▶ _GIVEN INFORMATION_:
# # # # # # #
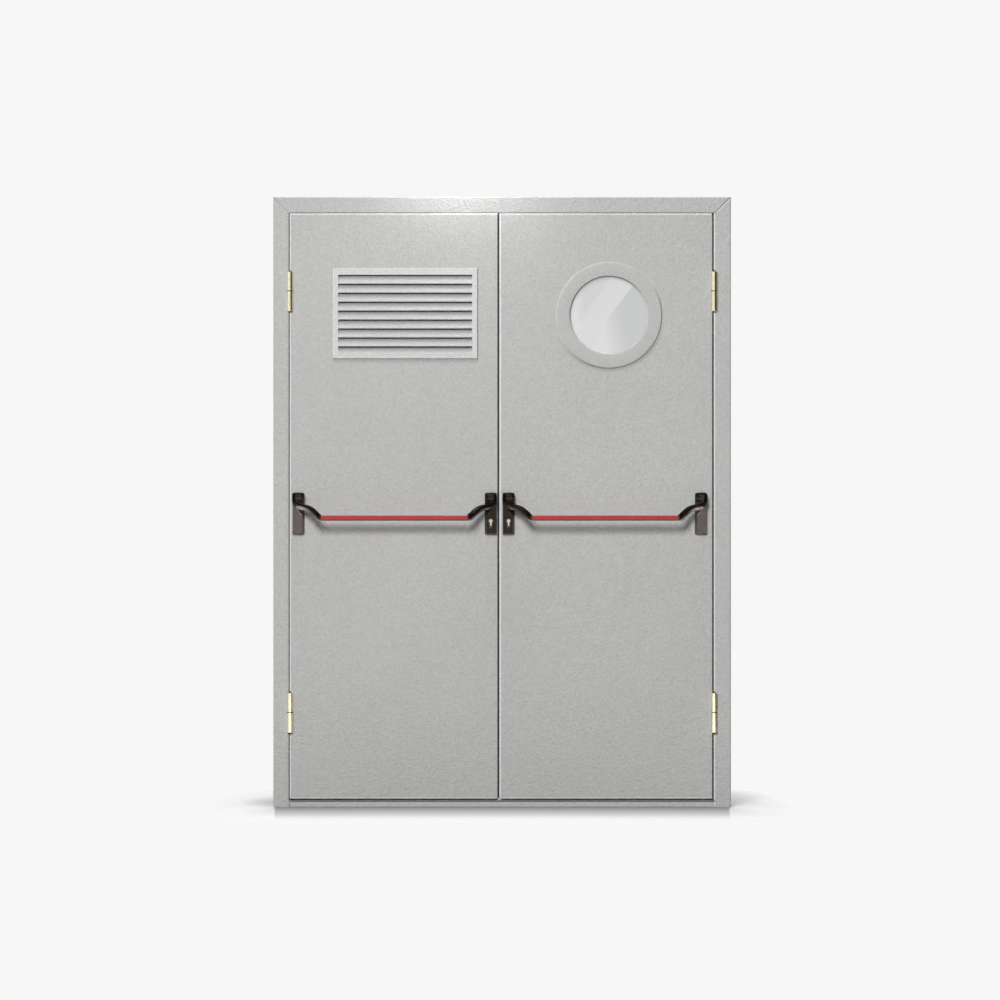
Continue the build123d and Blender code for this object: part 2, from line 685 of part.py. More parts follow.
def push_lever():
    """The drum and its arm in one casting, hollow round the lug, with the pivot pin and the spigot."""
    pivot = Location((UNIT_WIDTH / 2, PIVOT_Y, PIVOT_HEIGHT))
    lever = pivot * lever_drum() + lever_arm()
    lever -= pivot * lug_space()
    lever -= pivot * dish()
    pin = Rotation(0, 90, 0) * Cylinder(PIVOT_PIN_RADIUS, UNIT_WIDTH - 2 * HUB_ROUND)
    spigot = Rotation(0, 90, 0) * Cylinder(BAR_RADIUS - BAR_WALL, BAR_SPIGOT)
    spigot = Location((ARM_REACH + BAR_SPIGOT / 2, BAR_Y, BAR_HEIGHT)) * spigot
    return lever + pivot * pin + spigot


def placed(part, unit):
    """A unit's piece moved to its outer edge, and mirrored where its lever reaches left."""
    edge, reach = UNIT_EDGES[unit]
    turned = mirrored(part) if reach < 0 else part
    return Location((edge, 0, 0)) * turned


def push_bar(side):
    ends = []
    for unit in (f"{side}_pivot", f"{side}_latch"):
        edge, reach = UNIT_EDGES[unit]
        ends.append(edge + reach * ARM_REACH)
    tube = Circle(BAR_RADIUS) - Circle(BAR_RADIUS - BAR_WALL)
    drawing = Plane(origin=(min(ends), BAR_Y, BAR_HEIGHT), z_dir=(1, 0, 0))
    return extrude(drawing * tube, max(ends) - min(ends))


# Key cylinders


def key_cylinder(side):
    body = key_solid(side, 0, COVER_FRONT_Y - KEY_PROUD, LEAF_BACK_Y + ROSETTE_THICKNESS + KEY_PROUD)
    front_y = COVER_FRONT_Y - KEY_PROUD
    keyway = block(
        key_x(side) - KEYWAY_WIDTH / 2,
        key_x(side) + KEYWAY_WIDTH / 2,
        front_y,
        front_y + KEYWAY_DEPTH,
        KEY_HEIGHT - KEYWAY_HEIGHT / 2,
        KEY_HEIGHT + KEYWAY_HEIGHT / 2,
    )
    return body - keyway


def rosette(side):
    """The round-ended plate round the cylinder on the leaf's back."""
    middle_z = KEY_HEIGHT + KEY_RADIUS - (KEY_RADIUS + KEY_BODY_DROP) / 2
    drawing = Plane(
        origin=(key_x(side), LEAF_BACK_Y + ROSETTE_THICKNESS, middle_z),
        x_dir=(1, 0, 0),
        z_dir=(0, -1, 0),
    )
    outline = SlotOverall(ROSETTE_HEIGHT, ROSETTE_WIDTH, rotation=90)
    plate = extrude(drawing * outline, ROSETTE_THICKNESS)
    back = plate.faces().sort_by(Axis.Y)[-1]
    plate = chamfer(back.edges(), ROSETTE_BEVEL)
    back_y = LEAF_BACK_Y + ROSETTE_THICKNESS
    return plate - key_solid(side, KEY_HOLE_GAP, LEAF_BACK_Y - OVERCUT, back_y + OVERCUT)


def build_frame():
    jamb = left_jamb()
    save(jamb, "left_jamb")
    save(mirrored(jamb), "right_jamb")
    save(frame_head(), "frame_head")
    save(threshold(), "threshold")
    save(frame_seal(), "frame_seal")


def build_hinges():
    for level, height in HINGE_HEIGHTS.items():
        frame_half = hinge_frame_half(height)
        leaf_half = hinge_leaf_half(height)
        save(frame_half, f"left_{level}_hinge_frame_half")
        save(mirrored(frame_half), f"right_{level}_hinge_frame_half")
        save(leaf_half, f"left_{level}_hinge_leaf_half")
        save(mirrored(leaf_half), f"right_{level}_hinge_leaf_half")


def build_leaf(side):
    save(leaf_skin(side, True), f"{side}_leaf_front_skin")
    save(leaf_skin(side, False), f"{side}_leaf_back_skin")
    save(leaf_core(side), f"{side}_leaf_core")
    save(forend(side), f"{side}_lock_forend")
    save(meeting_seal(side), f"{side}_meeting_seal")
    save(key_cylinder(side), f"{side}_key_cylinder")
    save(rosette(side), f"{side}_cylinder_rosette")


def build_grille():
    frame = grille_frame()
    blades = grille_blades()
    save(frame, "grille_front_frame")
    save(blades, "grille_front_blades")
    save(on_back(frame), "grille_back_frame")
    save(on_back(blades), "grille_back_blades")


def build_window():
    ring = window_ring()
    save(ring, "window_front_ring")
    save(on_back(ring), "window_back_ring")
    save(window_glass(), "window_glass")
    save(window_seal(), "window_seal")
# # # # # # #
▶ _TASK BRIEF_: Repeat, word for word, the lines from the opening of the material through the line containing "return Location((edge, 0, 0)) * turned".

▶ _RESULT OF THE EXERCISE_:
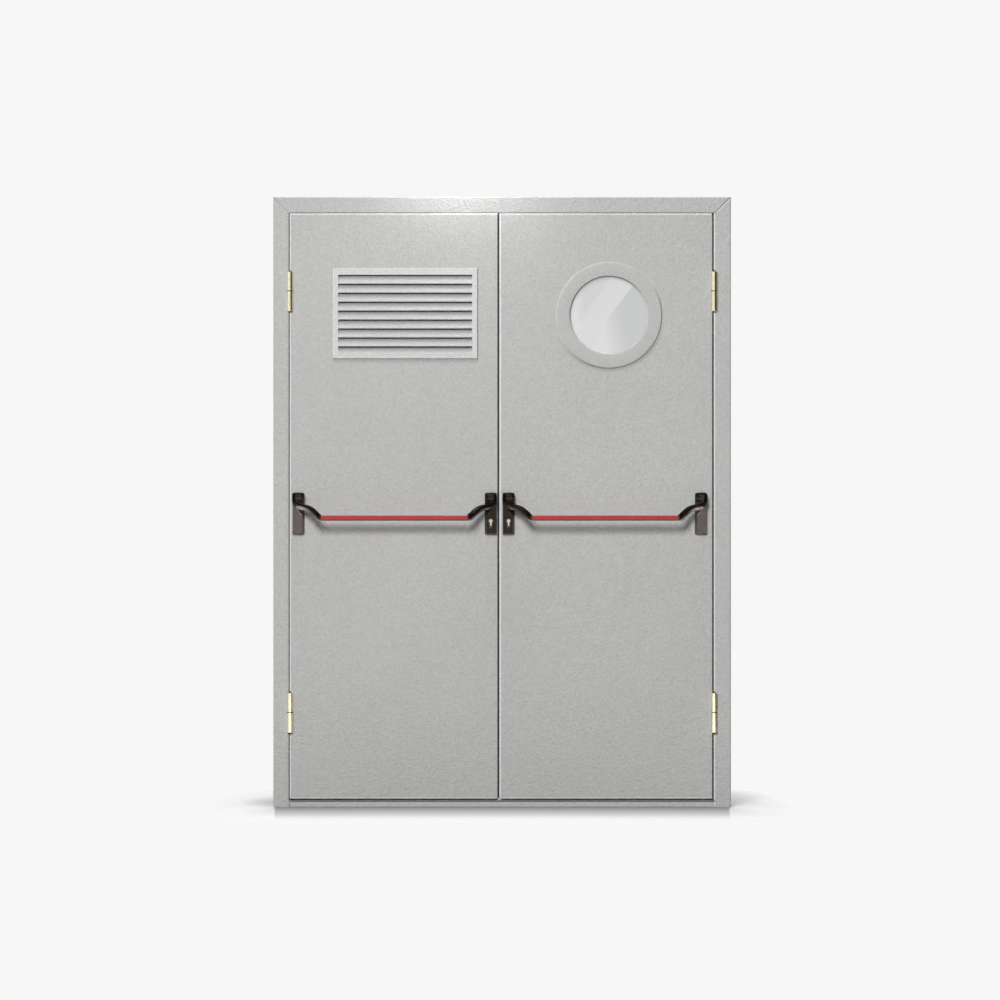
Continue the build123d and Blender code for this object: part 2, from line 685 of part.py. More parts follow.
def push_lever():
    """The drum and its arm in one casting, hollow round the lug, with the pivot pin and the spigot."""
    pivot = Location((UNIT_WIDTH / 2, PIVOT_Y, PIVOT_HEIGHT))
    lever = pivot * lever_drum() + lever_arm()
    lever -= pivot * lug_space()
    lever -= pivot * dish()
    pin = Rotation(0, 90, 0) * Cylinder(PIVOT_PIN_RADIUS, UNIT_WIDTH - 2 * HUB_ROUND)
    spigot = Rotation(0, 90, 0) * Cylinder(BAR_RADIUS - BAR_WALL, BAR_SPIGOT)
    spigot = Location((ARM_REACH + BAR_SPIGOT / 2, BAR_Y, BAR_HEIGHT)) * spigot
    return lever + pivot * pin + spigot


def placed(part, unit):
    """A unit's piece moved to its outer edge, and mirrored where its lever reaches left."""
    edge, reach = UNIT_EDGES[unit]
    turned = mirrored(part) if reach < 0 else part
    return Location((edge, 0, 0)) * turned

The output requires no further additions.